Le geste contraire comme principe structurel

Il y a donc une ambivalence perceptible dans le travail d’Isabelle Ferreira, entre les œuvres qui découlent d’un processus de réflexion et de recherches approfondies – et des séries de pièces bien plus instinctives résultant de la répétition d’une action. Ces deux processus apportent une dimension d’instabilité, d’intranquillité véhiculant des énergies distinctes par lesquelles tout semblerait pouvoir basculer, mais qui pourtant s’associent pour rééquilibrer les tensions.

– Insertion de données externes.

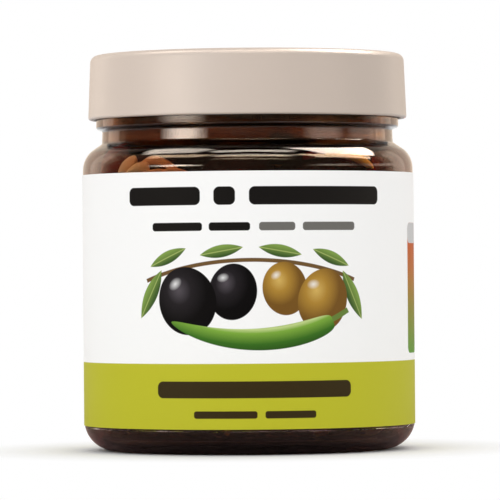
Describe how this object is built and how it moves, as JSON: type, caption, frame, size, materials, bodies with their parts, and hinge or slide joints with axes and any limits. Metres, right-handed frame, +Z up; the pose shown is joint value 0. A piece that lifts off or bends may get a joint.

Le principe d’inversion est un levier important pour l’artiste. Un geste et son contraire sont contenus dans la même action afin d’exprimer au même endroit des intentions opposées. Sa série de sculptures Ibili ! (« avancez ! » en basque) incarne à la fois la notion de déplacement, de voyage, d’exploration par la dénomination même de l’objet, et présente un travail d’ornementation avec cette superposition de milliers d’agrafes qui lient les éléments entre eux, mais qui peuvent aussi blesser la matière et alourdir le bâton. De nombreux matériaux se parent ainsi d’apprêts que nous pouvons qualifier de « pauvres » (agrafes, coups de marteau rehaussés de couleurs, papiers peints à la bombe acrylique puis déchirés) qui jaillissent de la surface. L’inversion lui permet également de reconsidérer les intentions, les dispositifs, comme le fait de laisser la possibilité à l’acquéreu.r.se (ou la personne en charge de l’œuvre) de rejouer des pièces comme Pétales ou Éléments de perspective


L’usage du fragment dans l’intention d’une réconciliation

Ce protocole permet à l’artiste d’obtenir la possibilité de variations infinies, d’accueillir le mouvement, de mettre à distance l’autorité du geste artistique et de rendre autonome l’existence de ses fragments qui formeront un tout. Cette matière qui se scinde, qui se désolidarise, comme le déchirement d’une photographie, d’une surface de couleurs (Staccato), de l’éclatement d’une surface de bois (Subtraction), ou encore l’emploi de l’agrafe, crée une disjonction formelle et narrative, dont les morceaux peuvent être à nouveau assemblés, recomposés et offrant une forme nouvelle, un témoignage autre, ou une continuité possible là où il y a eu fracture.


L’art de perdre[5]

C’est peut-être ce que rejoue inlassablement Isabelle Ferreira, d’abandonner le cadre pour en dépasser les limites, de lâcher prise dans le rationnel pour se reconnecter au vital, d’éclater des territoires de création et des frontières géopolitiques pour les laisser être matière et accueillir le récit, le rendre visible. Nous aspirons à soulever la couverture en laine qui recouvre parfois certains portraits de L’invention du courage (O Salto), afin d’entrevoir ce qui se passe derrière et de comprendre ces voies souterraines auxquelles l’artiste essaie d’accéder en parallèle. Ou encore de suivre cette voiture qui porte ce tronc d’arbre de 12 mètres de long sur son toit, la matière première de ses prochaines œuvres laissant supposer une confrontation avec des surfaces de plus grands formats.

 Fabienne Bideaud

 


 
[1] Échange téléphonique du 5/11/2022 – l’artiste travaille dans son atelier en Normandie.
[2] Starhawk, Rêver l’obscur, femmes, magie et politique, Cambourakis, 2015.
[3] Entretien avec l’artiste dans son atelier – 19.09.2022
[4] Gilles Deleuze, Logique du sens, Les Éditions de Minuit, 1969.
[5] D’après le titre éponyme du roman d’Alice Zeniter, reprenant le poème de Elizabeth Bishop, “One Art” de The Complete Poems, 1926-1979.